All told, about 188,000 students were enrolled during the fall of 2013 at Ohio’s 23 community colleges, according to the Ohio Board of Regents.

Obama’s proposal is designed to ease the debt burden on families that struggle to keep up with the rising cost of higher education, which can include everything from housing, transportation and child care in addition to tuition and books.

“We still live in a country where too many bright, striving Americans are priced out of the education they need,” Obama said during his State of the Union address. “It’s not fair to them, and it’s sure not smart for our future.”

Both Cleary and Blondin said they would like to hear more specifics about Obama’s proposal, which could come when he sends his budget to Congress.

Although it is not free, obtaining an associate’s degree can have an immediate payoff, according to a Sinclair survey in 2011-12, which found that graduates saw their pay nearly double within two years, from $18,185 a year to $35,487.

“There is a long-term benefit in students attending college over their lifetime,” said Clark State’s Blondin. “We encourage students to view their education as an investment.”

‘Almost a necessity’

Troy Malin of Tipp City is like many community college students.

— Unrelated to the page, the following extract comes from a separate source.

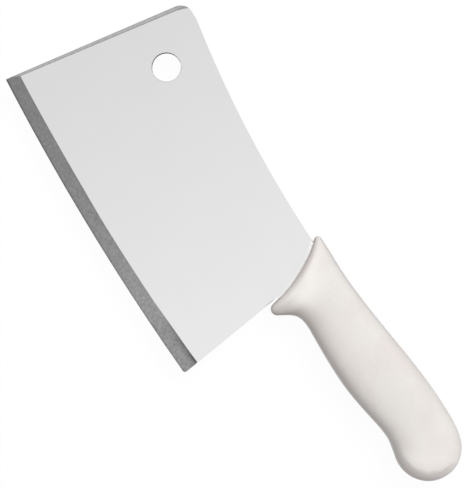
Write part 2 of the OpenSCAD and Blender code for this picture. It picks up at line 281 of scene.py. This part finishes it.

He doesn’t have his career path charted out.

But the 19-year-old, who is in his second year at Sinclair, knows his future will be far bleaker without furthering his education.

“College is becoming almost a necessity to get a decent job and career,” he said. “There are very few career fields that don’t require an associate’s or bachelor’s.”

Malin said he has friends who didn’t go to college because of the money, and friends in college who are concerned about how they’ll eventually pay for it. He’s managed to make it through his second year without racking up debt by relying on a modest nest egg his grandparents put away for his education and working as a restaurant manager and a paid intern in the college’s advancement office.

The most economical decision he made, however, was picking Sinclair, said Malin.

“I want to go into a business field, but I’m not sure what I want to do yet, so spending $20,000 a year at a four-year university was just not logical,” he said.